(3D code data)

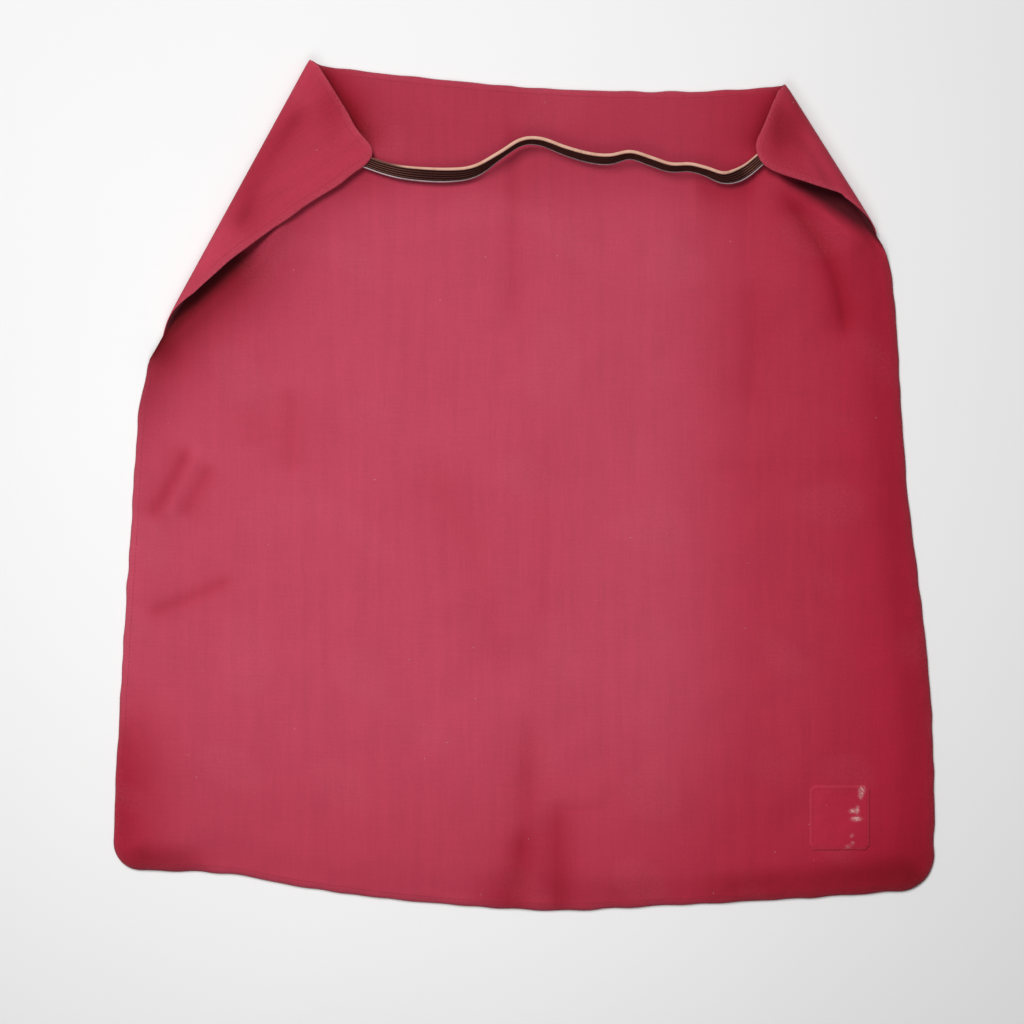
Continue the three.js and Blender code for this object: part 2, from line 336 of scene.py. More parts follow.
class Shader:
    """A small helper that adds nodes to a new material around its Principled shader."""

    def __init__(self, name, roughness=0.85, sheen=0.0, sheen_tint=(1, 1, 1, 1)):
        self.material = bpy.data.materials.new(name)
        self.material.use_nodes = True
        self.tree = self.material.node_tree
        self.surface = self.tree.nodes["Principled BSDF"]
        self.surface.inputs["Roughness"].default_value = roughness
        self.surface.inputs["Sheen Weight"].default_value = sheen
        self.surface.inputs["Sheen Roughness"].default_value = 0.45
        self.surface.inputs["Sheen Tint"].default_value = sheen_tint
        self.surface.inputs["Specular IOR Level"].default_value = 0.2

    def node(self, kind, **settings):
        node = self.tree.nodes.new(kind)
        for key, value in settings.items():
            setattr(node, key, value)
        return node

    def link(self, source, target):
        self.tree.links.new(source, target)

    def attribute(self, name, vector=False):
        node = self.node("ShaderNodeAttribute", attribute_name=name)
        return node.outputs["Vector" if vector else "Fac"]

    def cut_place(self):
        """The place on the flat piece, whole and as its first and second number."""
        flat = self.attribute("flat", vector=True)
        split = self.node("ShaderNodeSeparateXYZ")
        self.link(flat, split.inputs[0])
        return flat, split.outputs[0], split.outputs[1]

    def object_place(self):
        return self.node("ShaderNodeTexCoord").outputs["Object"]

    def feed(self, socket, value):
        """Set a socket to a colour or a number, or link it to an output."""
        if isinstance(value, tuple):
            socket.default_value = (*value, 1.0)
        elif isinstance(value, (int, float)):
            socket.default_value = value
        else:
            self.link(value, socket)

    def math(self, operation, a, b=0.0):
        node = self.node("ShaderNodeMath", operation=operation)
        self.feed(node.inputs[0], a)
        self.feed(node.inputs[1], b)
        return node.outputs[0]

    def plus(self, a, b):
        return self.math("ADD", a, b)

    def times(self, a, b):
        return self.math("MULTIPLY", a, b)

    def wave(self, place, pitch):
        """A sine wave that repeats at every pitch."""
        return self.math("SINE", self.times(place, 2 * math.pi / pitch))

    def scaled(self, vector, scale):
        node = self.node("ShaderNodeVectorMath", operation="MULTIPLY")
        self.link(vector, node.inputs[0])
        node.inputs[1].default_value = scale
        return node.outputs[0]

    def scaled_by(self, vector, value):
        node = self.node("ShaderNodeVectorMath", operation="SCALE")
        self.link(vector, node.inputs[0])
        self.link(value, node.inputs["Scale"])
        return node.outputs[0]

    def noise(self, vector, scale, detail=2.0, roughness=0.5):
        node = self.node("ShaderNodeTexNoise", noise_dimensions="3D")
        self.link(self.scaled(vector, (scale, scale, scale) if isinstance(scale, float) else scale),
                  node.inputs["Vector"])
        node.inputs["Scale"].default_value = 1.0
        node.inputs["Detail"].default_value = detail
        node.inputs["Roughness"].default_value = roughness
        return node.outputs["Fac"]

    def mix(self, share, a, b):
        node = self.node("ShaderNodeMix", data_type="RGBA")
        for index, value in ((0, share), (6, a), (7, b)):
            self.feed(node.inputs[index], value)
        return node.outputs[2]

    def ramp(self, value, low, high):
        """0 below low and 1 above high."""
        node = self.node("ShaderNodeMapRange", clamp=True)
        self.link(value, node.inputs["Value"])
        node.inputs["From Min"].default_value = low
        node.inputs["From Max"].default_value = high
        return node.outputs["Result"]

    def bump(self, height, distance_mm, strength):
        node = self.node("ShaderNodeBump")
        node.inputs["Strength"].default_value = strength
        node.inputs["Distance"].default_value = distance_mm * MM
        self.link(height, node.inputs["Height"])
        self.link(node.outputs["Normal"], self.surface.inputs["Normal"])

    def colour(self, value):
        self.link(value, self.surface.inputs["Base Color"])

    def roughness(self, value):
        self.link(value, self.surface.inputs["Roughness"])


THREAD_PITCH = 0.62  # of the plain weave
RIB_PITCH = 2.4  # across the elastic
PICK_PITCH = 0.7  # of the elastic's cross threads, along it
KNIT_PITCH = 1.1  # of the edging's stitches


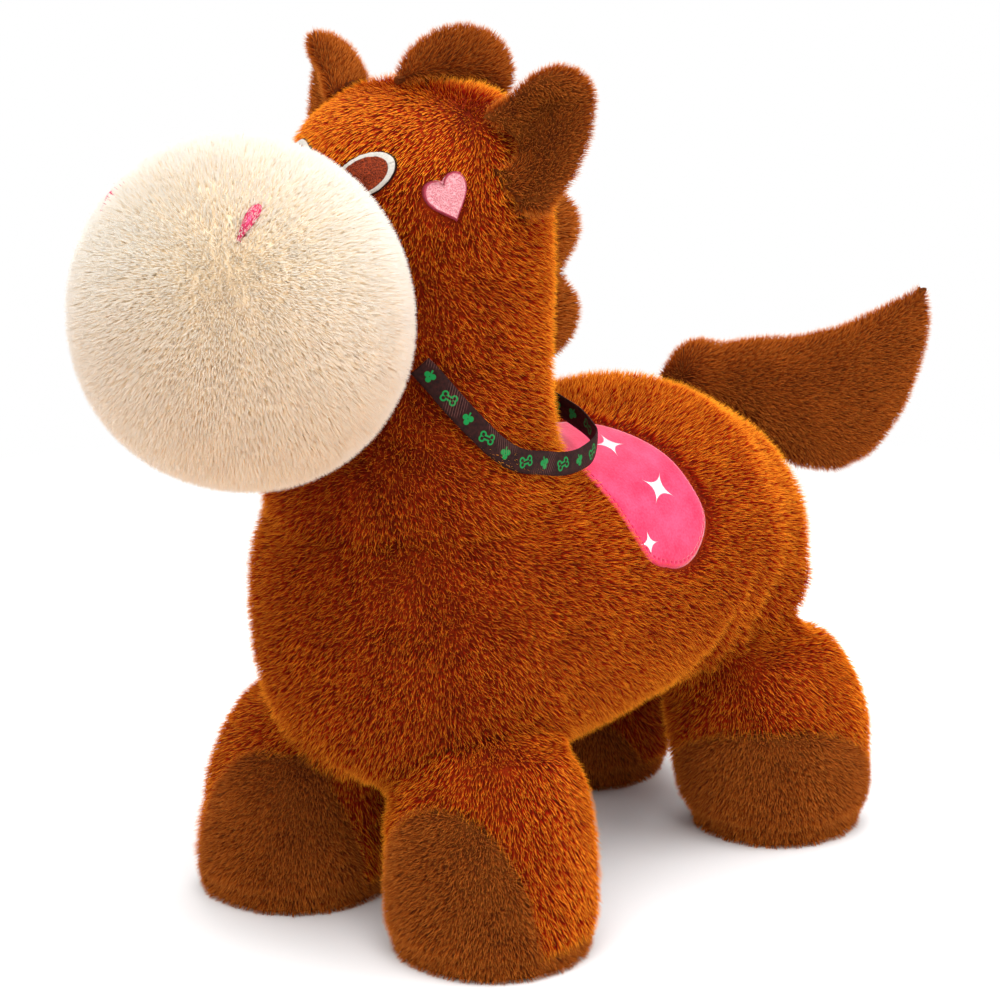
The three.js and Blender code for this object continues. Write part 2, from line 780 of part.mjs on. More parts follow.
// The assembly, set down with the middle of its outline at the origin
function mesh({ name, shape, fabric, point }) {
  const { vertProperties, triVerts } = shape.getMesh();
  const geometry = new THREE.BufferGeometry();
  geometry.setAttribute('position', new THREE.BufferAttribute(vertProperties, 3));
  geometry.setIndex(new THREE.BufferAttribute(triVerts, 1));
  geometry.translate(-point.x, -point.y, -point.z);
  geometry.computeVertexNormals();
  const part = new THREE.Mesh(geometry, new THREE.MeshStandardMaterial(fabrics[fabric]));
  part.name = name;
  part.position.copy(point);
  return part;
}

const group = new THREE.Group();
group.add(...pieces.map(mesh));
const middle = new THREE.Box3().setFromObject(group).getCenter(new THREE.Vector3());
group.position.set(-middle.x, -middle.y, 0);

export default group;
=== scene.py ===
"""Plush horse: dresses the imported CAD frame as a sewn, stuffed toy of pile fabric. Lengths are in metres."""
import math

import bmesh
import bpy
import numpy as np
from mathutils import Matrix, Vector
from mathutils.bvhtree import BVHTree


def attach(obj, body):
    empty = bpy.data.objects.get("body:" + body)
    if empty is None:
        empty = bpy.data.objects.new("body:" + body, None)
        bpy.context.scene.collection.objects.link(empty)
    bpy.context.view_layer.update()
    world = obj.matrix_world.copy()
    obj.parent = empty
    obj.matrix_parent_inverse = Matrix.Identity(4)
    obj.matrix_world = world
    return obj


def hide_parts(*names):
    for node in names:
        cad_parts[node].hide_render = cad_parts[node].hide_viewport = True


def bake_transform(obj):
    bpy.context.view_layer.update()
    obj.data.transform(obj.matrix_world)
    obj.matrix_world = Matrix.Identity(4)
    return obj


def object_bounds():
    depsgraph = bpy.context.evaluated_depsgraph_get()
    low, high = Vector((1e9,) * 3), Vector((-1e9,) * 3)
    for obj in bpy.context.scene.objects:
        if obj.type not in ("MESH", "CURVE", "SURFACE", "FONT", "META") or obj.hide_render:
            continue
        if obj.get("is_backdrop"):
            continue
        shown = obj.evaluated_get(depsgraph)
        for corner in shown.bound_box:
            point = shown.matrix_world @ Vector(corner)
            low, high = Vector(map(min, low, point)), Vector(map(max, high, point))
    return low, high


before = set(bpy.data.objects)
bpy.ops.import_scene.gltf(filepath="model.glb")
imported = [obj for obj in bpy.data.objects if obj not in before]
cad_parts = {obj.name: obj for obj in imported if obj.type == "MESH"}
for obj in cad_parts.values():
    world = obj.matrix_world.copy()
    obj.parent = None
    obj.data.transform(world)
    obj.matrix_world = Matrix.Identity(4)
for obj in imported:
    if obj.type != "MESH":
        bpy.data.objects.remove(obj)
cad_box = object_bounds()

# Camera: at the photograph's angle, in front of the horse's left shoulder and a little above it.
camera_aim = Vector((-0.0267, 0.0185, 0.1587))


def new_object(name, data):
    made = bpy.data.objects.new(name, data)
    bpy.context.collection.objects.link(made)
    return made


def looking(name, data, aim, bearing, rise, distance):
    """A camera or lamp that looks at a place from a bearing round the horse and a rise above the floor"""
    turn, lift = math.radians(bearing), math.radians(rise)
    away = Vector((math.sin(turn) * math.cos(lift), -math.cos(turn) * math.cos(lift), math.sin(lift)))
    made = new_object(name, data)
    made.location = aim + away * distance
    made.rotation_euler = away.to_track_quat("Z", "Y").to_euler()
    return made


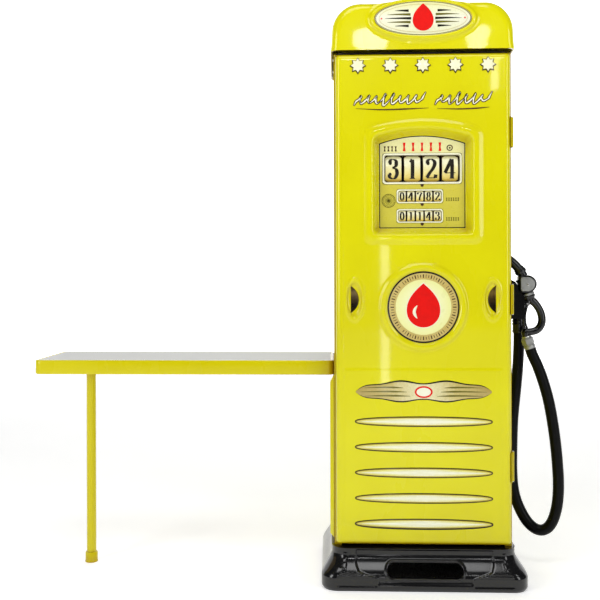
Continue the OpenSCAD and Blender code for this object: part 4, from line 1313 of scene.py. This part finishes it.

(Problem details) The lines above should be duplicated exactly.

(Response)
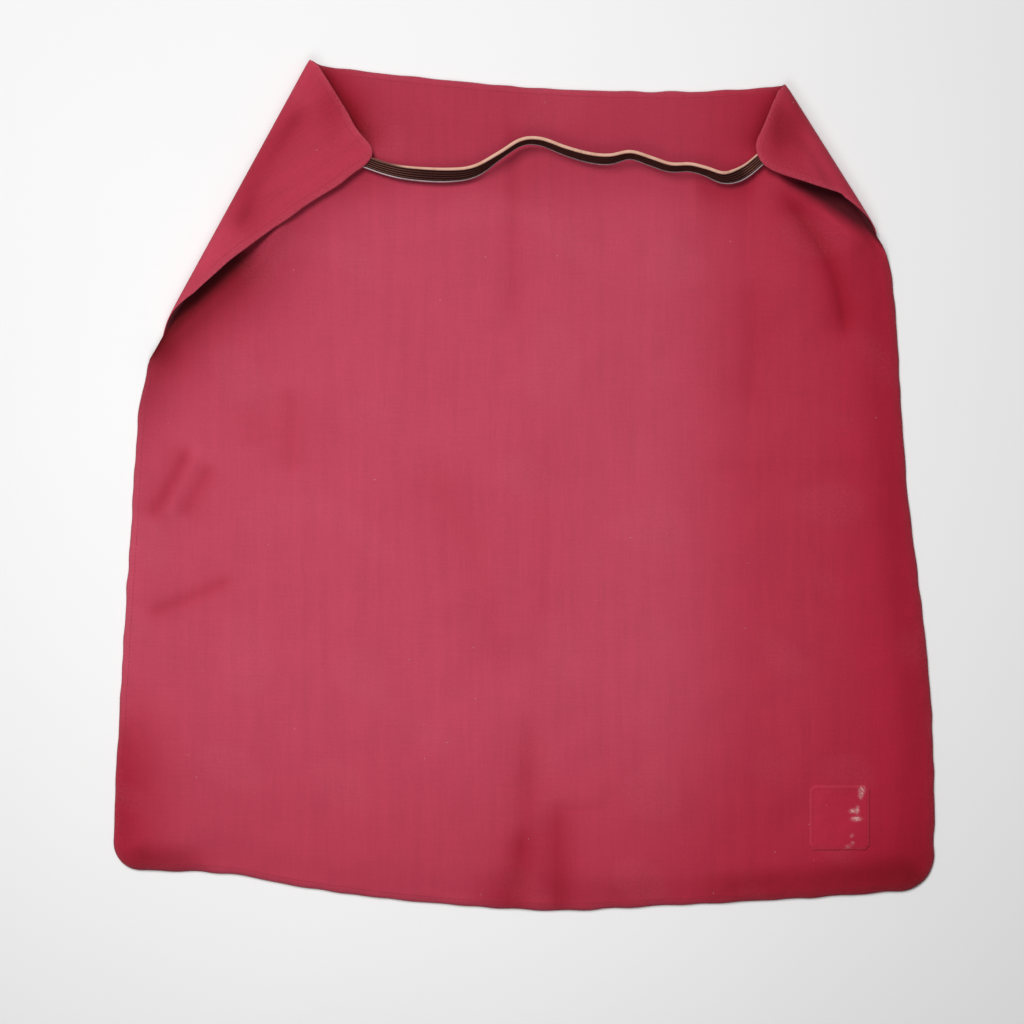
Continue the three.js and Blender code for this object: part 2, from line 336 of scene.py. More parts follow.
class Shader:
    """A small helper that adds nodes to a new material around its Principled shader."""

    def __init__(self, name, roughness=0.85, sheen=0.0, sheen_tint=(1, 1, 1, 1)):
        self.material = bpy.data.materials.new(name)
        self.material.use_nodes = True
        self.tree = self.material.node_tree
        self.surface = self.tree.nodes["Principled BSDF"]
        self.surface.inputs["Roughness"].default_value = roughness
        self.surface.inputs["Sheen Weight"].default_value = sheen
        self.surface.inputs["Sheen Roughness"].default_value = 0.45
        self.surface.inputs["Sheen Tint"].default_value = sheen_tint
        self.surface.inputs["Specular IOR Level"].default_value = 0.2

    def node(self, kind, **settings):
        node = self.tree.nodes.new(kind)
        for key, value in settings.items():
            setattr(node, key, value)
        return node

    def link(self, source, target):
        self.tree.links.new(source, target)

    def attribute(self, name, vector=False):
        node = self.node("ShaderNodeAttribute", attribute_name=name)
        return node.outputs["Vector" if vector else "Fac"]

    def cut_place(self):
        """The place on the flat piece, whole and as its first and second number."""
        flat = self.attribute("flat", vector=True)
        split = self.node("ShaderNodeSeparateXYZ")
        self.link(flat, split.inputs[0])
        return flat, split.outputs[0], split.outputs[1]

    def object_place(self):
        return self.node("ShaderNodeTexCoord").outputs["Object"]

    def feed(self, socket, value):
        """Set a socket to a colour or a number, or link it to an output."""
        if isinstance(value, tuple):
            socket.default_value = (*value, 1.0)
        elif isinstance(value, (int, float)):
            socket.default_value = value
        else:
            self.link(value, socket)

    def math(self, operation, a, b=0.0):
        node = self.node("ShaderNodeMath", operation=operation)
        self.feed(node.inputs[0], a)
        self.feed(node.inputs[1], b)
        return node.outputs[0]

    def plus(self, a, b):
        return self.math("ADD", a, b)

    def times(self, a, b):
        return self.math("MULTIPLY", a, b)

    def wave(self, place, pitch):
        """A sine wave that repeats at every pitch."""
        return self.math("SINE", self.times(place, 2 * math.pi / pitch))

    def scaled(self, vector, scale):
        node = self.node("ShaderNodeVectorMath", operation="MULTIPLY")
        self.link(vector, node.inputs[0])
        node.inputs[1].default_value = scale
        return node.outputs[0]

    def scaled_by(self, vector, value):
        node = self.node("ShaderNodeVectorMath", operation="SCALE")
        self.link(vector, node.inputs[0])
        self.link(value, node.inputs["Scale"])
        return node.outputs[0]

    def noise(self, vector, scale, detail=2.0, roughness=0.5):
        node = self.node("ShaderNodeTexNoise", noise_dimensions="3D")
        self.link(self.scaled(vector, (scale, scale, scale) if isinstance(scale, float) else scale),
                  node.inputs["Vector"])
        node.inputs["Scale"].default_value = 1.0
        node.inputs["Detail"].default_value = detail
        node.inputs["Roughness"].default_value = roughness
        return node.outputs["Fac"]

    def mix(self, share, a, b):
        node = self.node("ShaderNodeMix", data_type="RGBA")
        for index, value in ((0, share), (6, a), (7, b)):
            self.feed(node.inputs[index], value)
        return node.outputs[2]

    def ramp(self, value, low, high):
        """0 below low and 1 above high."""
        node = self.node("ShaderNodeMapRange", clamp=True)
        self.link(value, node.inputs["Value"])
        node.inputs["From Min"].default_value = low
        node.inputs["From Max"].default_value = high
        return node.outputs["Result"]

    def bump(self, height, distance_mm, strength):
        node = self.node("ShaderNodeBump")
        node.inputs["Strength"].default_value = strength
        node.inputs["Distance"].default_value = distance_mm * MM
        self.link(height, node.inputs["Height"])
        self.link(node.outputs["Normal"], self.surface.inputs["Normal"])

    def colour(self, value):
        self.link(value, self.surface.inputs["Base Color"])

    def roughness(self, value):
        self.link(value, self.surface.inputs["Roughness"])


THREAD_PITCH = 0.62  # of the plain weave
RIB_PITCH = 2.4  # across the elastic
PICK_PITCH = 0.7  # of the elastic's cross threads, along it
KNIT_PITCH = 1.1  # of the edging's stitches


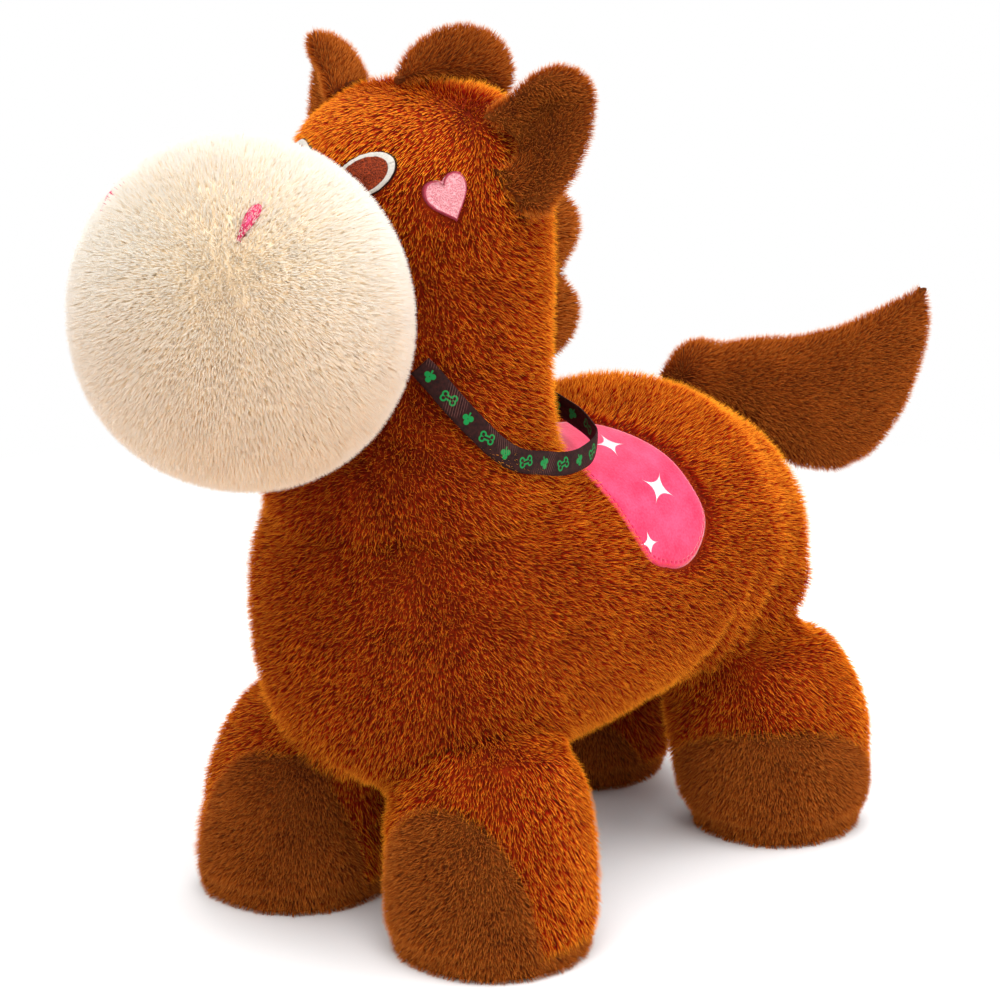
The three.js and Blender code for this object continues. Write part 2, from line 780 of part.mjs on. More parts follow.
// The assembly, set down with the middle of its outline at the origin
function mesh({ name, shape, fabric, point }) {
  const { vertProperties, triVerts } = shape.getMesh();
  const geometry = new THREE.BufferGeometry();
  geometry.setAttribute('position', new THREE.BufferAttribute(vertProperties, 3));
  geometry.setIndex(new THREE.BufferAttribute(triVerts, 1));
  geometry.translate(-point.x, -point.y, -point.z);
  geometry.computeVertexNormals();
  const part = new THREE.Mesh(geometry, new THREE.MeshStandardMaterial(fabrics[fabric]));
  part.name = name;
  part.position.copy(point);
  return part;
}

const group = new THREE.Group();
group.add(...pieces.map(mesh));
const middle = new THREE.Box3().setFromObject(group).getCenter(new THREE.Vector3());
group.position.set(-middle.x, -middle.y, 0);

export default group;
=== scene.py ===
"""Plush horse: dresses the imported CAD frame as a sewn, stuffed toy of pile fabric. Lengths are in metres."""
import math

import bmesh
import bpy
import numpy as np
from mathutils import Matrix, Vector
from mathutils.bvhtree import BVHTree


def attach(obj, body):
    empty = bpy.data.objects.get("body:" + body)
    if empty is None:
        empty = bpy.data.objects.new("body:" + body, None)
        bpy.context.scene.collection.objects.link(empty)
    bpy.context.view_layer.update()
    world = obj.matrix_world.copy()
    obj.parent = empty
    obj.matrix_parent_inverse = Matrix.Identity(4)
    obj.matrix_world = world
    return obj


def hide_parts(*names):
    for node in names:
        cad_parts[node].hide_render = cad_parts[node].hide_viewport = True


def bake_transform(obj):
    bpy.context.view_layer.update()
    obj.data.transform(obj.matrix_world)
    obj.matrix_world = Matrix.Identity(4)
    return obj


def object_bounds():
    depsgraph = bpy.context.evaluated_depsgraph_get()
    low, high = Vector((1e9,) * 3), Vector((-1e9,) * 3)
    for obj in bpy.context.scene.objects:
        if obj.type not in ("MESH", "CURVE", "SURFACE", "FONT", "META") or obj.hide_render:
            continue
        if obj.get("is_backdrop"):
            continue
        shown = obj.evaluated_get(depsgraph)
        for corner in shown.bound_box:
            point = shown.matrix_world @ Vector(corner)
            low, high = Vector(map(min, low, point)), Vector(map(max, high, point))
    return low, high


before = set(bpy.data.objects)
bpy.ops.import_scene.gltf(filepath="model.glb")
imported = [obj for obj in bpy.data.objects if obj not in before]
cad_parts = {obj.name: obj for obj in imported if obj.type == "MESH"}
for obj in cad_parts.values():
    world = obj.matrix_world.copy()
    obj.parent = None
    obj.data.transform(world)
    obj.matrix_world = Matrix.Identity(4)
for obj in imported:
    if obj.type != "MESH":
        bpy.data.objects.remove(obj)
cad_box = object_bounds()

# Camera: at the photograph's angle, in front of the horse's left shoulder and a little above it.
camera_aim = Vector((-0.0267, 0.0185, 0.1587))


def new_object(name, data):
    made = bpy.data.objects.new(name, data)
    bpy.context.collection.objects.link(made)
    return made


def looking(name, data, aim, bearing, rise, distance):
    """A camera or lamp that looks at a place from a bearing round the horse and a rise above the floor"""
    turn, lift = math.radians(bearing), math.radians(rise)
    away = Vector((math.sin(turn) * math.cos(lift), -math.cos(turn) * math.cos(lift), math.sin(lift)))
    made = new_object(name, data)
    made.location = aim + away * distance
    made.rotation_euler = away.to_track_quat("Z", "Y").to_euler()
    return made


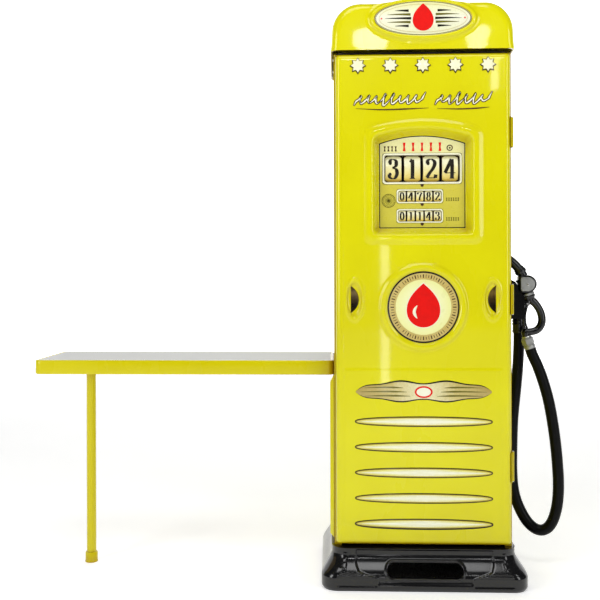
Continue the OpenSCAD and Blender code for this object: part 4, from line 1313 of scene.py. This part finishes it.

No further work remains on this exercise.